O problema é que a crise que todos pagamos tem origem em histórias destas. No artigo “Lições de um Colapso Financeiro”, publicado em 2011 na revista Economic Policy, um grupo de economistas islandeses – incluindo Sigridur Benediktsdottir, um dos membros da Comissão Especial de Investigação nomeada pelo parlamento – discute as condições que levaram ao colapso do sistema financeiro do país em 2008. De acordo com os autores, os bancos islandeses foram assaltados (tradução direta da palavra utilizada em inglês – loot) a partir do seu interior, com a concessão de crédito “mau” a taxas de juro elevadas e baixas reservas para lhe fazer face. Também falam de empréstimos concedidos a terceiros, cujos proveitos são depois partilhados com os acionistas do banco, através de compra ou troca de ativos nos quais estes últimos têm interesses, por valores exagerados. E mesmo da facilidade de crédito concedido diretamente a acionistas, já em 2007, quando os bancos estavam com dificuldades de financiamento.

Recuando uns anos, os autores apontam a própria política de privatizações islandesa como origem do problema: bancos vendidos com base em favoritismos políticos, quadro regulatório alterado para facilitar a expansão do sistema financeiro, apoio tácito das autoridades a uma política sistemática de extração de benefícios privados por parte dos gestores dos bancos, transferindo risco para os contribuintes e depositantes. Tudo exacerbado pelo “síndroma de pequeno país”, ou seja, autoridades regulatórias com falta de pessoal e competência para fazer face a um setor bancário em rápido crescimento.

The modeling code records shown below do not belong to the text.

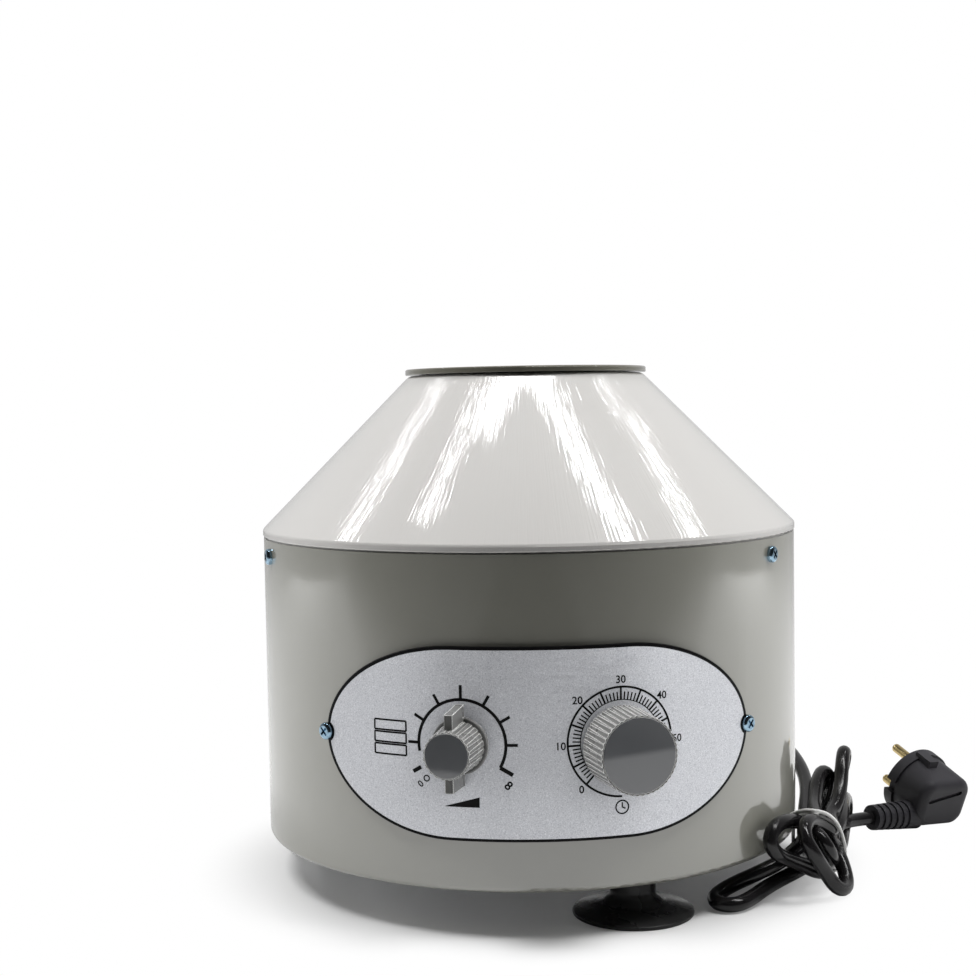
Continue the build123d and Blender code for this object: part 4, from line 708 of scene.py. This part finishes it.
def lamp(name, at, aim, wide, power, tall=None, only=None, in_gloss=False):
    """An oblong lamp. only lists the pieces that it lights, where it doesn't light them all."""
    light = bpy.data.lights.new(name, "AREA")
    light.shape = "RECTANGLE"
    light.size = wide
    light.size_y = tall or wide
    light.energy = power
    made = bpy.data.objects.new(name, light)
    made.location = at
    made.rotation_euler = (Vector(aim) - Vector(at)).to_track_quat("-Z", "Y").to_euler()
    scene.collection.objects.link(made)
    made.visible_glossy = in_gloss
    if only:
        lit = bpy.data.collections.new(name + "_lights")
        for piece in only:
            lit.objects.link(piece)
        made.light_linking.receiver_collection = lit
    return made


def strip(name, start, end, wide, power):
    """A narrow lamp between two points, facing the cone, that shows as a streak in all gloss."""
    start, end = Vector(start), Vector(end)
    middle = (start + end) / 2
    made = lamp(name, middle, CONE_MIDDLE, wide, power, (end - start).length, in_gloss=True)
    back = (made.location - CONE_MIDDLE).normalized()
    along = (end - start) - back * (end - start).dot(back)
    along.normalize()
    made.rotation_euler = Matrix((along.cross(back), along, back)).transposed().to_euler()


# Soft lamps: name, place, width in metres, watts.
for name, at, wide, power in (
    ("soft_left", (-1.38, 0.24, 0.42), 0.7, 8),
    ("soft_right", (1.38, 0.24, 0.42), 0.7, 10),
    ("top_left", (-0.9, -0.2, 1.8), 0.6, 23),
    ("top_right", (0.9, -0.2, 1.8), 0.6, 23),
):
    lamp(name, at, PART_MIDDLE, wide, power)

# Strips: name, one end, the other end, width in metres, watts.
for numbers in (
    ("streak_left", (-0.86, 0.65, 1.42), (-1.06, 0.46, 1.295), 0.025, 0.7),
    ("streak_right", (0.90, 0.55, 1.43), (1.01, 0.30, 1.38), 0.025, 0.7),
    ("streak_right_short", (0.813, 0.487, 1.527), (0.854, 0.443, 1.502), 0.025, 0.12),
    ("arch_left", (-0.50, 0.09, 1.745), (-0.735, 0.035, 1.603), 0.03, 0.6),
    ("arch_top", (-0.43, -0.02, 1.80), (0.30, -0.02, 1.81), 0.06, 2.6),
    ("arch_right", (0.30, -0.03, 1.80), (0.70, -0.062, 1.625), 0.04, 1.4),
):
    strip(*numbers)

# Lamps that light only some pieces, to copy the photograph's uneven light.
cord_pieces = [cord, nodes["plug_body"], nodes["foot_front"]]
lamp("cord_glint", (0.75, -0.25, 1.3), HANK_MIDDLE, wide=0.12, tall=0.7, power=5,
     only=cord_pieces, in_gloss=True)
for side, name in ((1, "speed_knob"), (-1, "timer_knob")):
    at = (side * 0.95, -0.2, 0.6)
    lamp(name + "_fill", at, KNOBS_MIDDLE, wide=0.25, power=5, only=[nodes[name]])
front_pieces = [nodes[name] for name in ("panel_overlay", "speed_knob_cap", "timer_knob_cap")]
front_pieces += [speed_marks, timer_marks]
lamp("panel_fill", (0.35, -0.95, 0.5), PANEL_MIDDLE, wide=0.6, power=4.2, only=front_pieces)
for side, name, power in ((-1, "panel_left", 1.6), (1, "panel_right", 2.2)):
    at = (side * 0.85, -0.65, 0.3)
    lamp(name, at, PANEL_MIDDLE, wide=0.35, power=power, only=[nodes["panel_overlay"]],
         in_gloss=True)

scene.view_settings.view_transform = "Standard"
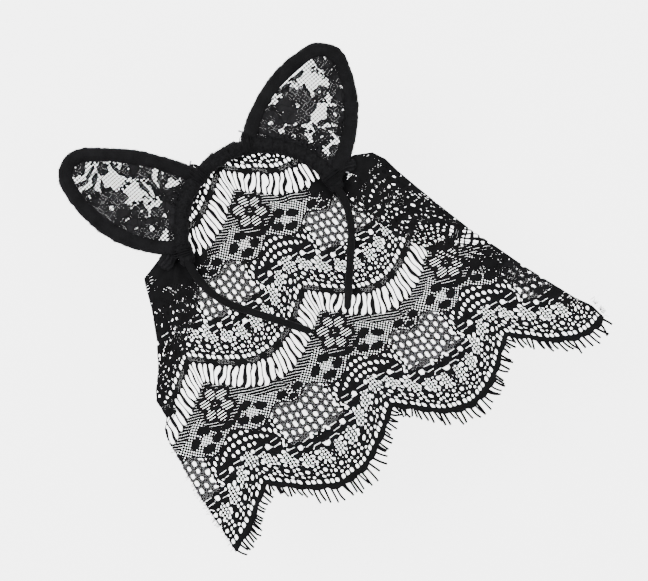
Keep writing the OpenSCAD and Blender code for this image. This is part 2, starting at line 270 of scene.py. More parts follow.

Qualquer semelhança com o caso português, o BES e a Ongoing não é pura coincidência. Por isso, cara leitora e caro leitor, já sabe. Quando num destes dias, numa rubrica de nome pomposo como "Gente que Conta", se falar de alguém que tem uma enorme influência nos grandes negócios dos últimos anos, tenha medo, muito medo. E espere pela fatura que, mais tarde ou mais cedo, lhe vai chegar.